Data provided:
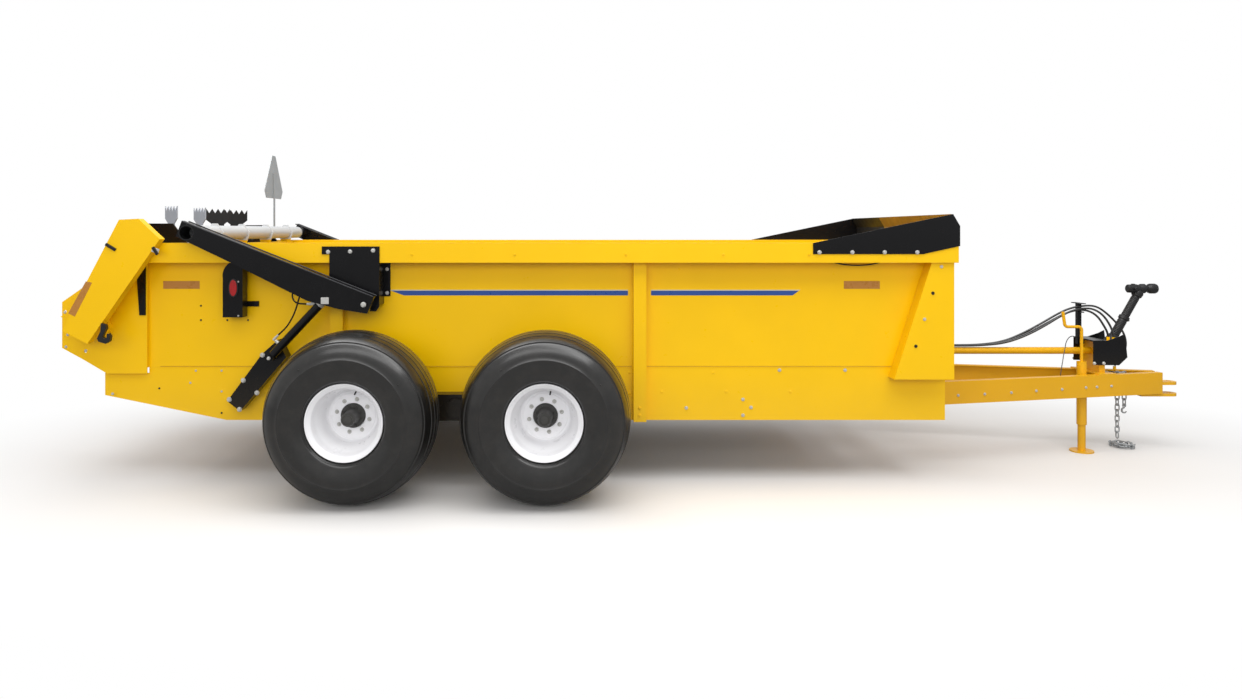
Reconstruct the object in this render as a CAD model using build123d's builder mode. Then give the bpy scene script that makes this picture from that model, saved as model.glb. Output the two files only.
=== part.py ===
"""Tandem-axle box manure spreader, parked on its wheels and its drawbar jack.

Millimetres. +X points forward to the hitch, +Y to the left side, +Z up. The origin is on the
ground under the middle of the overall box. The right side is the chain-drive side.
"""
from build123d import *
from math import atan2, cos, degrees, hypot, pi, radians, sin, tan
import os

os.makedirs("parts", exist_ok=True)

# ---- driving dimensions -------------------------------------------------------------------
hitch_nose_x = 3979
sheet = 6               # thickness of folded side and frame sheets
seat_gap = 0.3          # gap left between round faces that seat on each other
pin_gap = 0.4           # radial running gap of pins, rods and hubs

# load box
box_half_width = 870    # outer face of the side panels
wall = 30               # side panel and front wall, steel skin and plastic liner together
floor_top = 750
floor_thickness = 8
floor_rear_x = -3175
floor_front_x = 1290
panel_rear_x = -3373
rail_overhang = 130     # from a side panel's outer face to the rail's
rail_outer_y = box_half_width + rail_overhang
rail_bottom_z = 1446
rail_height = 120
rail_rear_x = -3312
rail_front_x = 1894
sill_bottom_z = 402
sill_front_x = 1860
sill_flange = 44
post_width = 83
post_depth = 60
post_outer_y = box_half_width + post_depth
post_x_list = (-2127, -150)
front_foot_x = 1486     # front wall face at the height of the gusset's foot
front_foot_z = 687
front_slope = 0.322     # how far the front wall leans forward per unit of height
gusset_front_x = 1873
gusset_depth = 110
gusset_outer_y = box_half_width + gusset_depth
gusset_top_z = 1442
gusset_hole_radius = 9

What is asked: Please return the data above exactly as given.

Output:
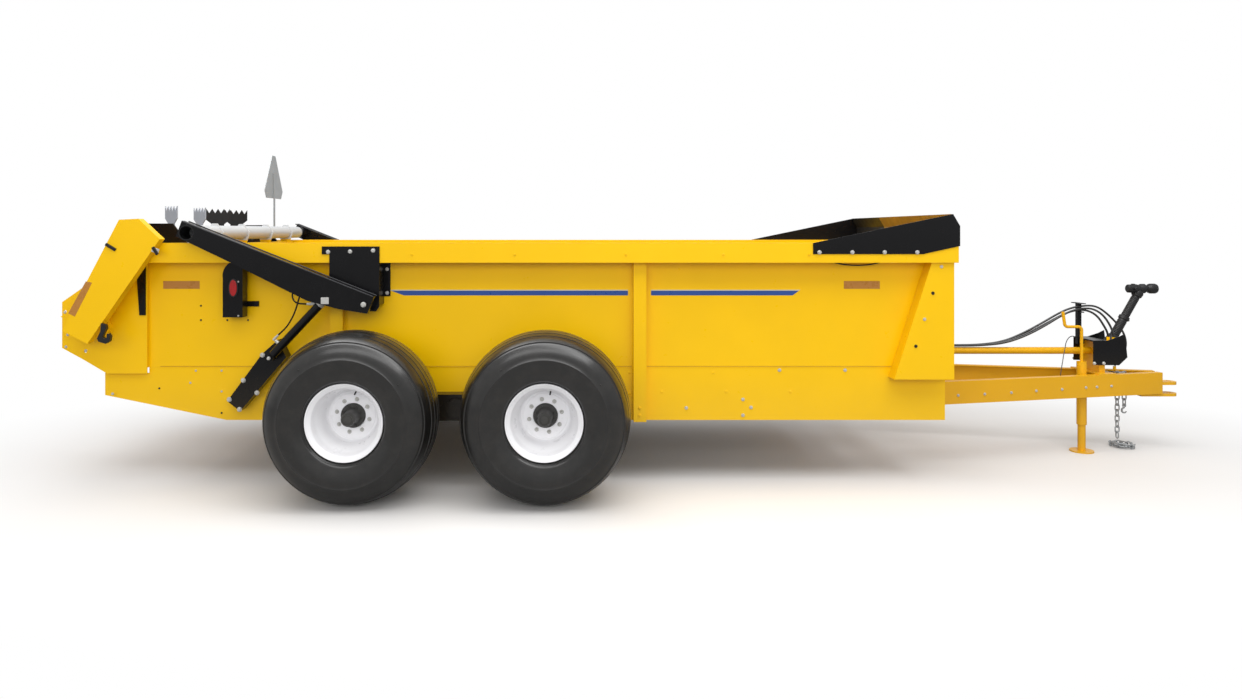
Reconstruct the object in this render as a CAD model using build123d's builder mode. Then give the bpy scene script that makes this picture from that model, saved as model.glb. Output the two files only.
=== part.py ===
"""Tandem-axle box manure spreader, parked on its wheels and its drawbar jack.

Millimetres. +X points forward to the hitch, +Y to the left side, +Z up. The origin is on the
ground under the middle of the overall box. The right side is the chain-drive side.
"""
from build123d import *
from math import atan2, cos, degrees, hypot, pi, radians, sin, tan
import os

os.makedirs("parts", exist_ok=True)

# ---- driving dimensions -------------------------------------------------------------------
hitch_nose_x = 3979
sheet = 6               # thickness of folded side and frame sheets
seat_gap = 0.3          # gap left between round faces that seat on each other
pin_gap = 0.4           # radial running gap of pins, rods and hubs

# load box
box_half_width = 870    # outer face of the side panels
wall = 30               # side panel and front wall, steel skin and plastic liner together
floor_top = 750
floor_thickness = 8
floor_rear_x = -3175
floor_front_x = 1290
panel_rear_x = -3373
rail_overhang = 130     # from a side panel's outer face to the rail's
rail_outer_y = box_half_width + rail_overhang
rail_bottom_z = 1446
rail_height = 120
rail_rear_x = -3312
rail_front_x = 1894
sill_bottom_z = 402
sill_front_x = 1860
sill_flange = 44
post_width = 83
post_depth = 60
post_outer_y = box_half_width + post_depth
post_x_list = (-2127, -150)
front_foot_x = 1486     # front wall face at the height of the gusset's foot
front_foot_z = 687
front_slope = 0.322     # how far the front wall leans forward per unit of height
gusset_front_x = 1873
gusset_depth = 110
gusset_outer_y = box_half_width + gusset_depth
gusset_top_z = 1442
gusset_hole_radius = 9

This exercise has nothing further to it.